Am I the only one who thinks that types should not be required at run time?
Am I the only one who thinks that types should not be required at run time?
Additional obvious factors are Java's multi-platform support (which is the prime reason I've developed in Java and not yet in C#) and C#'s better support for integrating with code developed in other languages.
Specifically with regards to the presented features:
out parameters are better than nothing (Java) but I think there are better alternatives for this functionality (touples).
Anonymous functions are nice, but why not simply allow nested functions? Also, I notice in one example that anonymous functions support closures. This is very interesting and I wonder how they are building this functionality into the VM. And again, why not provide general closure support? This feature alone could get me using C#.
Looking at the same sample (the large account filter) one can't help but notice how delegates are just a very verbose alternative to functions as first class citizens. Couldn't they just make this whole delegate thing implicit?
The Ada model, for example, allows generic units that are type safe. Types are not needed at run time.
Proposals for generics in Java and C# can follow the same approach (i.e., compiling into standard byte codes) or propose changes to the VM itself.

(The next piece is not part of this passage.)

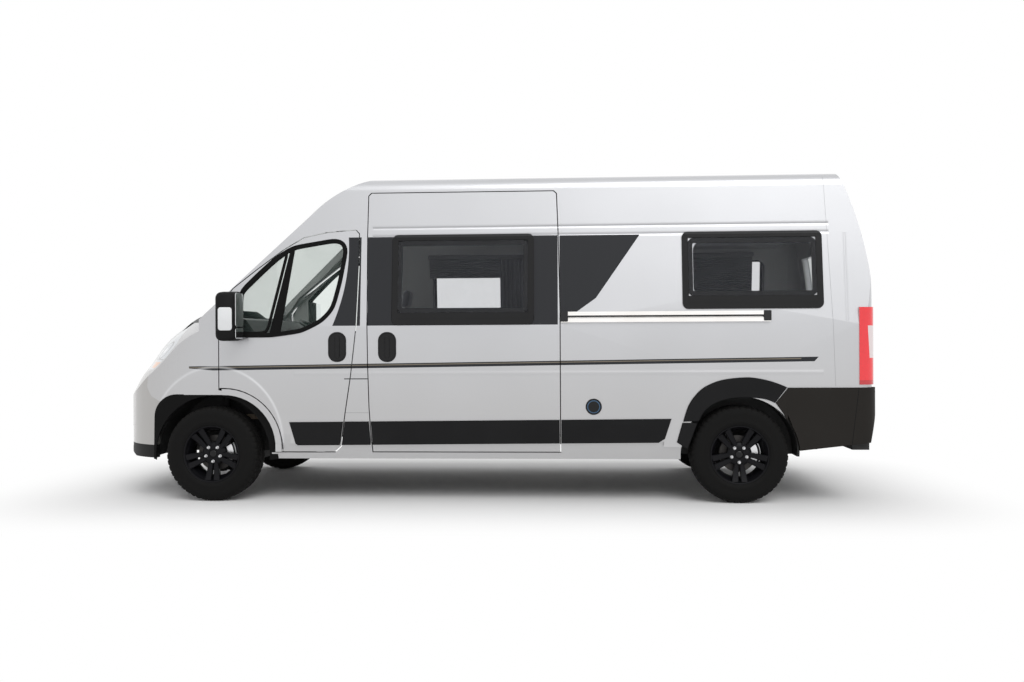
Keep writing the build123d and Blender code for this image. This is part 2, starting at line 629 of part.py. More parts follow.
# ---- cab and living space -------------------------------------------------------
with BuildPart() as dash:
    with BuildSketch(Plane.XZ.offset(-(inner_y - 60))):
        with BuildLine():
            Polyline((firewall_x - 150, cowl_z + 2), (firewall_x + 10, cowl_z + 45),
                     (firewall_x + 215, cowl_z + 20), (firewall_x + 290, cowl_z - 90),
                     (firewall_x + 250, cowl_z - 260), (firewall_x + 150, cowl_z - 480),
                     (firewall_x + 4, cowl_z - 480), (firewall_x + 4, cowl_z + 2), close=True)
        make_face()
    extrude(amount=2 * (inner_y - 60))
wheel_tilt = 28.0
wheel_centre = (firewall_x + 455, 400.0, cowl_z - 60)
wheel_place = Pos(*wheel_centre) * Rot(0, 0, 90) * Rot(wheel_tilt, 0, 0)
with BuildPart() as hand_wheel:
    Torus(185, 15)
    with Locations((0, 0, -18)):
        Cylinder(52, 30)
    with Locations((0, 0, -12)):
        Box(350, 26, 14)
    with Locations((0, -92, -12)):
        Box(26, 170, 14)
    with Locations((0, 0, -125)):
        Cylinder(20, 210)
save(wheel_place * hand_wheel.part, "steering_wheel")

shroud = wheel_place * (Pos(0, 0, -235) * Cylinder(46, 150) - Pos(0, 0, -200) * Cylinder(20.3, 80))
column_mount = block(firewall_x + 200, firewall_x + 345, 345, 455, cowl_z - 290, cowl_z - 170) - wheel_place * Pos(
    0, 0, -200) * Cylinder(44, 80)
dashboard = (dash.part & inner) - block(firewall_x - 400, firewall_x + 4, -1400, 1400, 0, cowl_z + 2)
dashboard = dashboard + column_mount - front_inner
save(dashboard + shroud, "dashboard")

seat_x = front_axle_x + 920
seats = Part()
for side, name in ((-1, "left"), (1, "right")):
    with BuildPart() as seat:
        with Locations((seat_x, side * 430, floor_z + 110)):
            Box(380, 400, 220)
        with Locations((seat_x - 10, side * 430, floor_z + 280)):
            Box(520, 520, 130)
        fillet(seat.edges().filter_by(Axis.Z), 30)
        with Locations(Pos(seat_x + 285, side * 430, floor_z + 610) * Rot(0, 12, 0)):
            Box(120, 500, 640)
        with Locations(Pos(seat_x + 365, side * 430, floor_z + 1010) * Rot(0, 12, 0)):
            Box(90, 270, 190)
    seats = seats + seat.part
save(seats, "cab_seats")

def carcass(x0, x1, y0, y1, z0, z1, board, open_side):
    """A furniture box of boards, open on one face."""
    cut = [x0 + board, x1 - board, y0 + board, y1 - board, z0 + board, z1 - board]
    index = {"x0": 0, "x1": 1, "y0": 2, "y1": 3, "z0": 4, "z1": 5}[open_side]
    cut[index] += (-40 if index % 2 == 0 else 40) - (board if index % 2 == 0 else -board)
    return block(x0, x1, y0, y1, z0, z1) - block(*cut)


wall_y = half - wall - 3
kitchen = carcass(kitchen_x[0] + 100, kitchen_x[1] + 150, wall_y - 520, wall_y, floor_z, 1330, 22, "y0")
save(kitchen & inner, "kitchen_unit")
washroom = carcass(sliding_rear + 60, rear_axle_x - 460, -wall_y, -wall_y + 760, floor_z, 2330, 24, "x0")
save(washroom & inner, "washroom")
bench_end = door_face_x - 125
bench = carcass(rear_axle_x - 440, bench_end, -wall_y, -wall_y + 620, floor_z, 1010, 22, "y1") + carcass(
    rear_axle_x - 440, bench_end, wall_y - 620, wall_y, floor_z, 1010, 22, "y0")
bench = bench - disc(rear_axle_x, axle_z, rear_arch_r + 19, -1400, 1400)
save(bench & inner, "rear_benches")
lockers = carcass(sliding_rear + 60, tail_x - 330, wall_y - 390, wall_y - 60, 2080, 2330, 16, "y0")
save(lockers & inner, "overhead_lockers")

# ---- running gear ------------------------------------------------------------------
subframe = block(front_axle_x - 190, front_axle_x + 190, -420, 420, 250, 320) + block(
    front_axle_x - 190, front_axle_x - 120, -400, 400, 320, 430)
arms = block(front_axle_x - 70, front_axle_x + 90, 380, kingpin_y - 45, 205, 255) + block(
    front_axle_x - 70, front_axle_x + 90, -kingpin_y + 45, -380, 205, 255)
pins = Pos(front_axle_x, kingpin_y, 230) * Cylinder(34, 50) + Pos(front_axle_x, -kingpin_y, 230) * Cylinder(34, 50)
arms = arms + block(front_axle_x - 34, front_axle_x + 34, kingpin_y - 50, kingpin_y, 210, 250) + block(
    front_axle_x - 34, front_axle_x + 34, -kingpin_y, -kingpin_y + 50, 210, 250)
pins = pins - Pos(front_axle_x, kingpin_y, 240) * Cylinder(14.3, 60) - Pos(front_axle_x, -kingpin_y, 240) * Cylinder(14.3, 60)
arms = arms - Pos(front_axle_x, kingpin_y, 240) * Cylinder(14.3, 60) - Pos(front_axle_x, -kingpin_y, 240) * Cylinder(14.3, 60)
legs = block(front_axle_x - 60, front_axle_x + 60, -460, -400, 320, 470) + block(front_axle_x - 60, front_axle_x + 60, 400, 460, 320, 470)

for side, name in ((-1, "left"), (1, "right")):
    with BuildPart() as strut:
        with BuildSketch(Plane((front_axle_x, side * 610, 905), z_dir=(0, side * 0.32, -1))):
            Circle(34)
        extrude(amount=400)
        with Locations((front_axle_x, side * (kingpin_y - 25), 510)):
            Box(90, 100, 30)
        with Locations((front_axle_x, side * kingpin_y, 510)):
            Cylinder(14.3, 60, mode=Mode.SUBTRACT)
    front_inner = front_inner + strut.part
    with BuildPart() as knuckle:
        with Locations((front_axle_x, side * kingpin_y, 372)):
            Box(92, 70, 230)
        with Locations((front_axle_x + 80, side * (kingpin_y - 8), 330)):
            Box(190, 44, 34)
        with Locations(Pos(front_axle_x, side * (kingpin_y + 45), axle_z) * Rot(90, 0, 0)):
            Cylinder(52, 70)
        with Locations(Pos(front_axle_x, side * (kingpin_y + 85), axle_z) * Rot(90, 0, 0)):
            Cylinder(17, 180)
        with Locations((front_axle_x, side * kingpin_y, 365)):
            Cylinder(14, 300)
    save(knuckle.part, "knuckle_" + name)

save(front_inner, "front_structure")

with BuildPart() as rack:
    with Locations(Pos(rack_x, 0, 385) * Rot(90, 0, 0)):
        Cylinder(14, 2 * (kingpin_y - 8) + 30)
    for side in (-1, 1):
        with Locations((rack_x, side * (kingpin_y - 8), 376)):
            Cylinder(20, 40)
save(rack.part, "steering_rack")
rack_box = (disc(rack_x, 385, 34, -300, 300) - disc(rack_x, 385, 14.3, -400, 400)) + block(
    rack_x - 20, rack_x + 20, -280, -200, 318, 356) + block(rack_x - 20, rack_x + 20, 200, 280, 318, 356)
save(subframe + arms + pins + legs + rack_box, "front_subframe")

rear_axle = disc(rear_axle_x, axle_z - 40, 42, -(rear_wheel_y - 160), rear_wheel_y - 160)
for side in (-1, 1):
    rear_axle = rear_axle + disc(rear_axle_x, axle_z, 70, side * (rear_wheel_y - 175), side * (rear_wheel_y - 75))
    rear_axle = rear_axle + disc(rear_axle_x, axle_z, 17, side * (rear_wheel_y - 100), side * (rear_wheel_y + 45))
    rear_axle = rear_axle + block(rear_axle_x - 45, rear_axle_x + 45, side * (rear_wheel_y - 240), side * (rear_wheel_y - 160), axle_z - 75, axle_z + 60)
for side in (-1, 1):
    leafspring = block(rear_axle_x - 640, rear_axle_x + 640, side * 580, side * 640, axle_z + 3, axle_z + 25)
    hangers = block(rear_axle_x - 660, rear_axle_x - 600, side * 575, side * 645, axle_z + 3, floor_z - floor_thick - 80) + block(
        rear_axle_x + 600, rear_axle_x + 660, side * 575, side * 645, axle_z + 3, floor_z - floor_thick - 80)
    saddle = block(rear_axle_x - 50, rear_axle_x + 50, side * 580, side * 640, axle_z - 30, axle_z + 25)
    piece = leafspring + hangers + saddle
    rear_axle = rear_axle + piece
save(rear_axle, "rear_axle")
save(block(front_axle_x + 1200, front_axle_x + 2150, -900, -500, 330, floor_z - floor_thick - 80), "fuel_tank")
exhaust = (Pos(front_axle_x + 1700, 250, 400) * Rot(0, 90, 0) * Cylinder(32, 2600)) + (
    Pos(front_axle_x + 2600, 250, 400) * Rot(0, 90, 0) * Cylinder(95, 620)) + block(
    front_axle_x + 1290, front_axle_x + 1310, 240, 260, 420, floor_z - floor_thick)
save(exhaust, "exhaust")

# ---- wheels --------------------------------------------------------------------------
def tyre_shape():
    r = tyre_diameter / 2
    w = tyre_width / 2
    bead = rim_flange_diameter / 2 - 8
    with BuildPart() as tyre:
        with BuildSketch(Plane.XY):
            with BuildLine():
                Polyline((bead, -w + 18), (bead + 30, -w + 3), (r - 55, -w), (r - 14, -w + 14), (r, -w + 42),
                         (r, w - 42), (r - 14, w - 14), (r - 55, w), (bead + 30, w - 3), (bead, w - 18), close=True)
            make_face()
        revolve(axis=Axis.Y, revolution_arc=360)
    return tyre.part


def rim_shape(side):
    """Alloy wheel with paired spokes; side is -1 or 1, the face looks that way."""
    flange = rim_flange_diameter / 2
    w = tyre_width / 2
    with BuildPart() as rim:
        with BuildSketch(Plane.XY):
            with BuildLine():
                Polyline((flange - 8, -w + 10), (flange, -w + 10), (flange, -w + 18), (flange - 8, -w + 18),
                         (flange - 8, w - 18), (flange, w - 18), (flange, w - 10), (flange - 20, w - 10),
                         (flange - 28, w - 40), (flange - 28, -w + 30), close=True)
            make_face()
        revolve(axis=Axis.Y, revolution_arc=360)
        with Locations(Pos(0, -side * -(w + 8 - 30), 0) * Rot(90, 0, 0)):
            Cylinder(88, 44)
        for turn in range(5):
            for lean_angle in (-11, 11):
                with Locations(Rot(0, 72 * turn + lean_angle, 0) * Pos(132, side * (w - 26), 0)):
                    Box(130, 32, 26)
        with Locations(Pos(0, side * (w - 72), 0) * Rot(90, 0, 0)):
            Cylinder(75, 66)
        with Locations(Pos(0, side * -8, 0) * Rot(90, 0, 0)):
            Cylinder(140, 22)
        with Locations(Pos(0, side * 5, 0) * Rot(90, 0, 0)):
            Cylinder(75, 20)
        with Locations(Pos(0, side * 15, 0) * Rot(90, 0, 0)):
            Cylinder(17.3, 80, mode=Mode.SUBTRACT)
    return rim.part


tyre = tyre_shape()
rims = {-1: rim_shape(-1), 1: rim_shape(1)}
for name, x, y, side in (("front_left", front_axle_x, -front_wheel_y, -1), ("front_right", front_axle_x, front_wheel_y, 1),
                         ("rear_left", rear_axle_x, -rear_wheel_y, -1), ("rear_right", rear_axle_x, rear_wheel_y, 1)):
    save(Pos(x, y, axle_z) * (tyre - rims[side]), "tyre_" + name)
    save(Pos(x, y, axle_z) * rims[side], "rim_" + name)
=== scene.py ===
"""A high-roof camper van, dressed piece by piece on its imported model. Metres, nose at -X, sliding door at -Y."""
import math

import bmesh
import bpy
from mathutils import Matrix, Vector


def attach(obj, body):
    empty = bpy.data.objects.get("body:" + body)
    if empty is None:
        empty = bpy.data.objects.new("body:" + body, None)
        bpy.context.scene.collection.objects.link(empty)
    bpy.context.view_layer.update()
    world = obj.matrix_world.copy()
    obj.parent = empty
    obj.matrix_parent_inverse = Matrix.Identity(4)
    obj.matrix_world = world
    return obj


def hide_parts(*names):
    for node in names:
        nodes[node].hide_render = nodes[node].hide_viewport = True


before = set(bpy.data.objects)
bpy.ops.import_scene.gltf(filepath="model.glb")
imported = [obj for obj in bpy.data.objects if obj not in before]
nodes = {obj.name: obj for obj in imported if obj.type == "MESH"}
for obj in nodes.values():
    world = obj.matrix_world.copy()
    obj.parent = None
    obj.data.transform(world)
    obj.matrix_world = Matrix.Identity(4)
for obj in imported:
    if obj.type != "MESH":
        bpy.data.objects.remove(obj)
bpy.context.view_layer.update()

# ---- Camera --------------------------------------------------------------------
# The camera stands at chest height beside the sliding door, square to the van apart from a few degrees.
# A lens a little wider than normal takes in the whole length from eight metres away.
camera_place = Vector((0.694, -8.199, 1.250))
camera_yaw, camera_pitch, camera_roll = 0.0578, -0.0031, -0.005
focal_pixels, frame_width = 950.0, 1024.0
sight = Vector((-math.sin(camera_yaw), math.cos(camera_yaw), camera_pitch))
camera_data = bpy.data.cameras.new("camera")
camera_data.sensor_width = 36.0
camera_data.lens = 36.0 * focal_pixels / frame_width
camera = bpy.data.objects.new("camera", camera_data)
camera.location = camera_place
camera.rotation_mode = "QUATERNION"
camera.rotation_quaternion = sight.to_track_quat("-Z", "Y") @ Matrix.Rotation(camera_roll, 4, "Z").to_quaternion()
bpy.context.scene.collection.objects.link(camera)
bpy.context.scene.camera = camera
bpy.context.scene.view_settings.view_transform = "Standard"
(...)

I think this is the key observation. Java and C# have various relative advantages and disadvantages. Nothing either way is a clear tipping point.
As they compete for favor the worst that could happen is feature competition.
After all they are both good enough to host a good implementation of Scheme. 8^)
Yes - Java/JVM and C#/.NET/CLR are really just inefficient but broadly interoperable target platforms for real languages. No-one actually writes Java code by hand, do they???